Desde que comecei a viajar sinto que minha vida foi levando um rumo que eu não escolhia, eu só seguia. Viajar e viver assim nunca foi um sonho. Quer dizer, talvez foi um sonho e eu só demorei pra perceber que ele poderia ser realidade. Às vezes nem temos ideia do quão alto podemos sonhar, nos podamos, apequenamos.
Deve ser por isso que cada mês que passa adio mais rever o que escrevi em Cuba e tantos outros sonhos dessa vida que ficaram na gaveta. A vida chega, a gente abraça outros caminhos que tem o solo mais firme a acabamos nos esquecendo desse ponto de avaliação da meia-meia vida.
Engraçado como reler esses meus textos antigos, me reler com outros olhos, me lembrou que testar, me desafiar, e me divertir no processo podem ser a melhor maneira de encontrar os meus trilhos. Onde os trilhos vão me levar? E eu lá quero saber? Ah não, chega de perguntas, já me azucrinei o suficiente esses últimos anos.



Mas eu quero sim me deixar um lembrete: seus sonhos merecem seu tempo, constância, e disciplina.

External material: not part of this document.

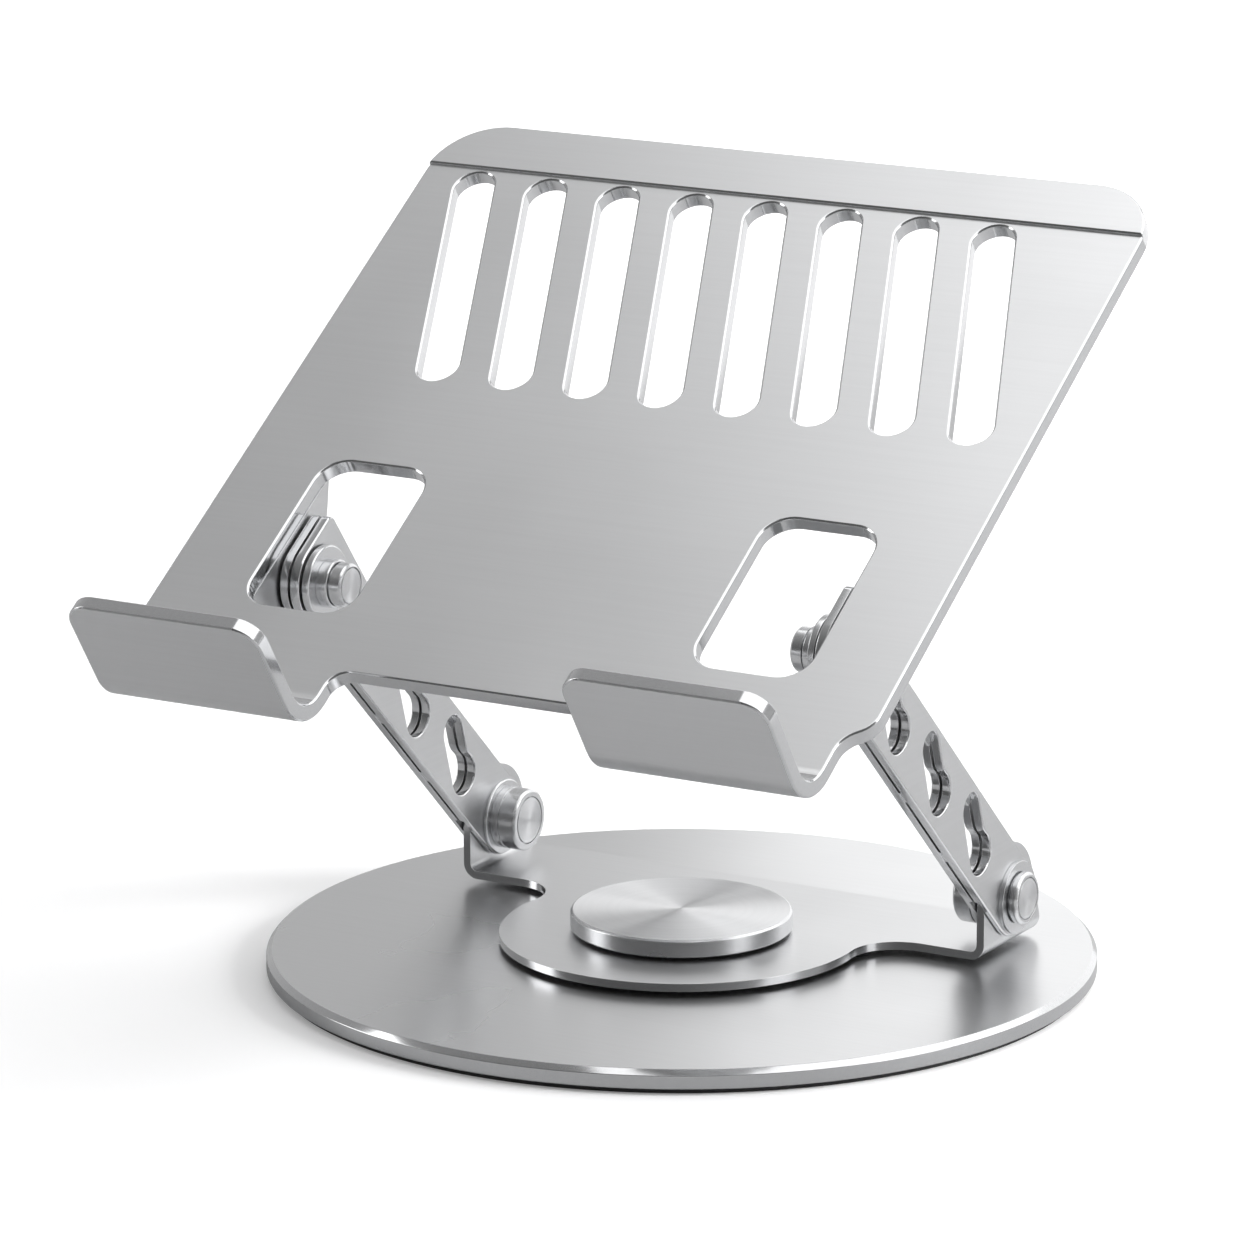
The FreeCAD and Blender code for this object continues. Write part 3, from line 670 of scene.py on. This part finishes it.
class STAND_OT_centre_cap(bpy.types.Operator):
    """Turns the cap over the pivot, and finishes the slip washers"""
    bl_idname = "stand.centre_cap"
    bl_label = "Centre cap"

    def execute(self, context):
        sizes = context.scene.stand_sizes
        low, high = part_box("centre_cap")
        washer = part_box("upper_slip_washer")[1]
        bottom = washer.z + CAP_CLEARANCE
        boss = washer.x * BOSS_SHARE
        radius = high.x
        bevel = sizes.cap_bevel
        stations = [(low.z, boss), (bottom, boss), (bottom, radius - bevel), (bottom + bevel, radius),
                    (high.z - bevel, radius), (high.z, radius - bevel)]
        stations += [(high.z, radius * share) for share in CAP_TOP_RINGS]
        cap = lathe("centre_cap_turned", MIDDLE, UP, stations, sizes.base_steps // 2)
        eased(cap, sizes.turned_round)
        two_finishes(cap, "spun_cap", "turned_metal", is_top(high))
        fitted(cap, "base", "centre_cap")
        painted("lower_slip_washer", "black_plastic")
        painted("upper_slip_washer", "black_plastic")
        return {"FINISHED"}


class STAND_OT_bracket(bpy.types.Operator):
    """Finishes the bracket that turns on the base"""
    bl_idname = "stand.bracket"
    bl_label = "Swivel bracket"

    def execute(self, context):
        bracket = cleaned_copy("swivel_bracket_sheet", "swivel_bracket")
        eased(bracket, context.scene.stand_sizes.edge_round)
        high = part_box("swivel_bracket")[1]
        lip = high.z - LIP_BAND

        def is_skin(face):
            place, normal = face.center, face.normal
            if abs(normal.x) > SHEET_FACING and abs(place.x) > high.x - EAR_FACE_BAND:
                return True
            if place.z >= lip:
                return False
            in_bend = abs(normal.y) < EDGE_FACING and abs(place.x) > high.x - EAR_BEND_BAND
            return abs(normal.z) > SHEET_FACING or in_bend

        two_finishes(bracket, "satin_sheet", "polished_edge", is_skin)
        fitted(bracket, "swivel", "swivel_bracket")
        return {"FINISHED"}


class STAND_OT_arms(bpy.types.Operator):
    """Finishes the plates and spacers of both arms"""
    bl_idname = "stand.arms"
    bl_label = "Folding arms"

    def execute(self, context):
        width = context.scene.stand_sizes.edge_round
        for side in SIDES:
            for layer in ("inner", "outer"):
                node = side + "_arm_" + layer + "_plate"
                plate = cleaned_copy(node + "_sheet", node)
                eased(plate, width)
                two_finishes(plate, "satin_arm", "polished_edge", is_plate_skin)
                fitted(plate, side + "_arm", node)
            painted(side + "_arm_spacers", "turned_metal")
        return {"FINISHED"}


class STAND_OT_hinge_hardware(bpy.types.Operator):
    """Finishes the bolts, nuts, hubs and washers of the four hinges"""
    bl_idname = "stand.hinge_hardware"
    bl_label = "Hinge hardware"

    def execute(self, context):
        width = context.scene.stand_sizes.turned_round
        metal = ("lower_bolt", "lower_cap_nut", "lower_hub", "lower_inner_washer", "lower_outer_washer",
                 "upper_bolt", "upper_cap_nut", "upper_sleeve", "upper_large_washer",
                 "upper_outer_washer")
        plastic = ("lower_friction_washers", "upper_thin_washer", "upper_ear_washer")
        for side in SIDES:
            for part in metal:
                node = side + "_" + part
                piece = cleaned_copy(node + "_turned", node)
                eased(piece, width)
                piece.data.materials.append(bpy.data.materials["turned_metal"])
                fitted(piece, side + "_arm", node)
            for part in plastic:
                painted(side + "_" + part, "black_plastic")
            painted(side + "_upper_gap_ring", "turned_metal")
        return {"FINISHED"}


def disc_radius(node, centre, end):
    """The radius of the disc at one end, along X, of a node that holds two."""
    return max(Vector((0, vertex.co.y - centre.y, vertex.co.z - centre.z)).length
               for vertex in frame["nodes"][node].data.vertices if abs(vertex.co.x - end) < NEAR_FACE)


class STAND_OT_inlaid_discs(bpy.types.Operator):
    """Turns the discs that are let into the ends of the bolts and nuts"""
    bl_idname = "stand.inlaid_discs"
    bl_label = "Inlaid discs"

    def execute(self, context):
        sizes = context.scene.stand_sizes
        for side in SIDES:
            for level, centre in (("lower", LOWER_HINGE), ("upper", UPPER_HINGE)):
                node = side + "_" + level + "_trim_discs"
                low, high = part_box(node)
                for number, (end, way) in enumerate(((low.x, -1), (high.x, 1))):
                    radius = disc_radius(node, centre, end)
                    start = Vector((end, centre.y, centre.z))
                    disc = lathe(node + "_" + str(number), start, ACROSS * way,
                                 disc_stations(radius, sizes), sizes.disc_steps)
                    eased(disc, sizes.disc_dish * DISC_EASE)
                    disc.data.materials.append(bpy.data.materials["spun_" + level + "_disc"])
                    fitted(disc, side + "_arm", node)
        return {"FINISHED"}


def disc_stations(radius, sizes):
    """A disc's outline: a raised rim round a face that lies one dish lower."""
    dish = sizes.disc_dish
    rim_outer = radius - dish
    rim_inner = rim_outer - RIM_DISHES * dish
    stations = [(-sizes.disc_thickness, radius), (-dish, radius), (0, rim_outer), (0, rim_inner),
                (-dish, rim_inner - dish)]
    return stations + [(-dish, radius * share) for share in DISC_TOP_RINGS]


class STAND_OT_tray(bpy.types.Operator):
    """Finishes the tray and the ears that carry it"""
    bl_idname = "stand.tray"
    bl_label = "Laptop tray"

    def execute(self, context):
        width = context.scene.stand_sizes.edge_round
        tray = cleaned_copy("laptop_tray_sheet", "laptop_tray")
        eased(tray, width)
        two_finishes(tray, "satin_sheet", "polished_edge", is_tray_skin)
        fitted(tray, "tray", "laptop_tray")
        for side in SIDES:
            node = side + "_tray_ear"
            ear = cleaned_copy(node + "_plate", node)
            eased(ear, width)
            two_finishes(ear, "satin_arm", "polished_edge", is_plate_skin)
            fitted(ear, "tray", node)
        return {"FINISHED"}


def tray_normal():
    """The direction out of the tray's front, read from its largest flat."""
    faces = frame["nodes"]["laptop_tray"].data.polygons
    normal = max(faces, key=lambda face: face.area).normal.copy()
    return normal if normal.z > 0 else -normal


TRAY_OUT = tray_normal()
TRAY_UP = ACROSS.cross(-TRAY_OUT).normalized()


def is_tray_skin(face):
    """True on the flats and bends of the sheet, false on its cut edges and chamfers."""
    if abs(face.normal.x) > CHAMFER_LEAN:
        return False
    place = face.center - UPPER_HINGE
    out = place.dot(TRAY_OUT)
    facing = abs(face.normal.dot(TRAY_OUT))
    if place.dot(TRAY_UP) > HOOKS_BELOW and out < FLAT_FRONT:
        return facing > SKIN_FACING
    return facing < SKIN_FACING or out < LIP_FRONT


# Studio


class STAND_OT_studio(bpy.types.Operator):
    """Sets the floor, the soft boxes and the camera"""
    bl_idname = "stand.studio"
    bl_label = "Studio"

    def execute(self, context):
        studio = context.scene.stand_studio
        make_floor(tuple(studio.floor_colour))
        make_world()
        lights = {}
        for name, place, size, setting, share in SOFT_BOXES:
            lights[name] = soft_box(name, Vector(place), size, getattr(studio, setting) * share)
        lights["back_box"].visible_camera = False
        lights["back_box"].visible_diffuse = False
        lights["shadow_box"].visible_glossy = False
        make_camera(studio)
        context.scene.view_settings.view_transform = "Standard"
        return {"FINISHED"}


def make_floor(colour):
    """A wide pale floor. In the metal's reflections its colour is painted darker, as painted shade, and
    it glows more towards the back.
    """
    nothing_selected()
    bpy.ops.mesh.primitive_plane_add(size=FLOOR_SIZE, location=MIDDLE)
    floor = bpy.context.active_object
    floor.name = "floor"
    nodes, links, shader = new_material("pale_floor")
    place = nodes.new("ShaderNodeTexCoord")
    grain = noise(nodes, FLOOR_GRAIN, 3.0)
    links.new(place.outputs["Object"], grain.inputs["Vector"])
    pale = mixed_colour(nodes, links, grain.outputs["Fac"], shade(colour, FLOOR_MOTTLE), colour)
    # Painted shade: in glossy rays the floor takes a darker colour, so the metal mirrors a shaded floor
    seen = nodes.new("ShaderNodeLightPath")
    pick = nodes.new("ShaderNodeMix")
    pick.data_type = "RGBA"
    pick.inputs["B"].default_value = (*shade(colour, FLOOR_PAINTED_SHADE_IN_METAL), 1)
    links.new(seen.outputs["Is Glossy Ray"], pick.inputs["Factor"])
    links.new(pale, pick.inputs["A"])
    links.new(pick.outputs["Result"], shader.inputs["Base Color"])
    shader.inputs["Roughness"].default_value = FLOOR_ROUGHNESS
    split = nodes.new("ShaderNodeSeparateXYZ")
    links.new(place.outputs["Object"], split.inputs["Vector"])
    lift = remap(nodes, GLOW_NEAR, GLOW_FAR, 0.0, GLOW_DEPTH)
    links.new(split.outputs["Y"], lift.inputs["Value"])
    glow = nodes.new("ShaderNodeMath")
    glow.operation = "MULTIPLY"
    links.new(seen.outputs["Is Camera Ray"], glow.inputs[0])
    links.new(lift.outputs["Result"], glow.inputs[1])
    shader.inputs["Emission Color"].default_value = (1, 1, 1, 1)
    links.new(glow.outputs["Value"], shader.inputs["Emission Strength"])
    floor.data.materials.append(bpy.data.materials["pale_floor"])


def make_world():
    """A white backdrop. What the metal mirrors of it runs from dim in front to bright behind."""
    world = bpy.data.worlds.new("studio_surround")
    bpy.context.scene.world = world
    world.use_nodes = True
    nodes, links = world.node_tree.nodes, world.node_tree.links
    place = nodes.new("ShaderNodeTexCoord")
    split = nodes.new("ShaderNodeSeparateXYZ")
    links.new(place.outputs["Generated"], split.inputs["Vector"])
    ramp = nodes.new("ShaderNodeMapRange")
    ramp.inputs["From Min"].default_value = WORLD_FRONT
    ramp.inputs["From Max"].default_value = WORLD_BACK
    ramp.inputs["To Min"].default_value = WORLD_DIM
    ramp.inputs["To Max"].default_value = WORLD_BRIGHT
    links.new(split.outputs["Y"], ramp.inputs["Value"])
    seen = nodes.new("ShaderNodeLightPath")
    pick = nodes.new("ShaderNodeMix")
    pick.inputs["B"].default_value = WORLD_BACKDROP
    links.new(seen.outputs["Is Camera Ray"], pick.inputs["Factor"])
    links.new(ramp.outputs["Result"], pick.inputs["A"])
    background = nodes["Background"]
    background.inputs["Color"].default_value = (1, 1, 1, 1)
    links.new(pick.outputs["Result"], background.inputs["Strength"])


def soft_box(name, place, size, power):
    """A rectangular light that faces the stand."""
    lamp = bpy.data.lights.new(name, "AREA")
    lamp.shape = "RECTANGLE"
    lamp.size, lamp.size_y = size
    lamp.energy = power
    light = bpy.data.objects.new(name, lamp)
    light.location = place
    light.rotation_euler = (LIGHT_AIM - place).to_track_quat("-Z", "Y").to_euler()
    bpy.context.scene.collection.objects.link(light)
    return light


def make_camera(studio):
    """The camera, in front of the stand and to its right."""
    lens = bpy.data.cameras.new("camera")
    lens.sensor_width = SENSOR_WIDTH
    lens.lens = studio.lens
    lens.clip_end = CLIP_END
    camera = bpy.data.objects.new("camera", lens)
    level = math.cos(studio.elevation)
    back = Vector((math.sin(studio.azimuth) * level, -math.cos(studio.azimuth) * level,
                   math.sin(studio.elevation)))
    camera.location = Vector(studio.aim) + back * studio.distance
    camera.rotation_mode = "QUATERNION"
    camera.rotation_quaternion = (-back).to_track_quat("-Z", "Y") @ Quaternion(UP, studio.roll)
    bpy.context.scene.collection.objects.link(camera)
    bpy.context.scene.camera = camera


# Add-on


class STAND_PT_panel(bpy.types.Panel):
    """Lists the stand's pieces and settings"""
    bl_idname = "STAND_PT_panel"
    bl_label = "Laptop Stand"
    bl_space_type = "VIEW_3D"
    bl_region_type = "UI"
    bl_category = "Laptop Stand"

    def draw(self, context):
        scene = context.scene
        for step in STEPS:
            self.layout.operator(step.bl_idname)
        for settings in (scene.stand_sizes, scene.stand_finishes, scene.stand_studio):
            column = self.layout.column()
            for name in settings.__annotations__:
                column.prop(settings, name)


STEPS = (STAND_OT_finishes, STAND_OT_base, STAND_OT_centre_cap, STAND_OT_bracket, STAND_OT_arms,
         STAND_OT_hinge_hardware, STAND_OT_inlaid_discs, STAND_OT_tray, STAND_OT_studio)
CLASSES = (StandSizes, StandFinishes, StandStudio, *STEPS, STAND_PT_panel)


def register():
    for made in CLASSES:
        bpy.utils.register_class(made)
    bpy.types.Scene.stand_sizes = bpy.props.PointerProperty(type=StandSizes)
    bpy.types.Scene.stand_finishes = bpy.props.PointerProperty(type=StandFinishes)
    bpy.types.Scene.stand_studio = bpy.props.PointerProperty(type=StandStudio)


def unregister():
    del bpy.types.Scene.stand_studio
    del bpy.types.Scene.stand_finishes
    del bpy.types.Scene.stand_sizes
    for made in reversed(CLASSES):
        bpy.utils.unregister_class(made)


def main():
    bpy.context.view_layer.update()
    register()
    bpy.ops.stand.finishes()
    bpy.ops.stand.base()
    bpy.ops.stand.centre_cap()
    bpy.ops.stand.bracket()
    bpy.ops.stand.arms()
    bpy.ops.stand.hinge_hardware()
    bpy.ops.stand.inlaid_discs()
    bpy.ops.stand.tray()
    bpy.ops.stand.studio()


if __name__ == "__main__":
    main()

Até porque uma das maiores aventuras da vida, com data só de ida, começa em poucos meses e eu preciso me lembrar de brincar.
Com amor, de quem sobreviveu ao ponto de avaliação dos 30 anos,
É engraçado como o tempo passa, comecei a viajar aos 39. Desde pequena tinha à vontade mas me faltava coragem. Hoje, aos 67, cada viagem é um recomeço. Adoro sair pelo mundo e estranho quando ouço gentes dizendo estar com saudades da cama, da casa, etc. Apenas penso, gostaria de ter muitos mais anos pela frente pra conhecer àquilo que não terei tempo pra conhecer.
Gostei de como você trouxe as fases, me senti jogando video game e passando de fase hehehe. Interessante ver algumas das histórias que você me contou em texto, sempre tem um detalhes novos que me surpreendem. Um beijo zói azedo!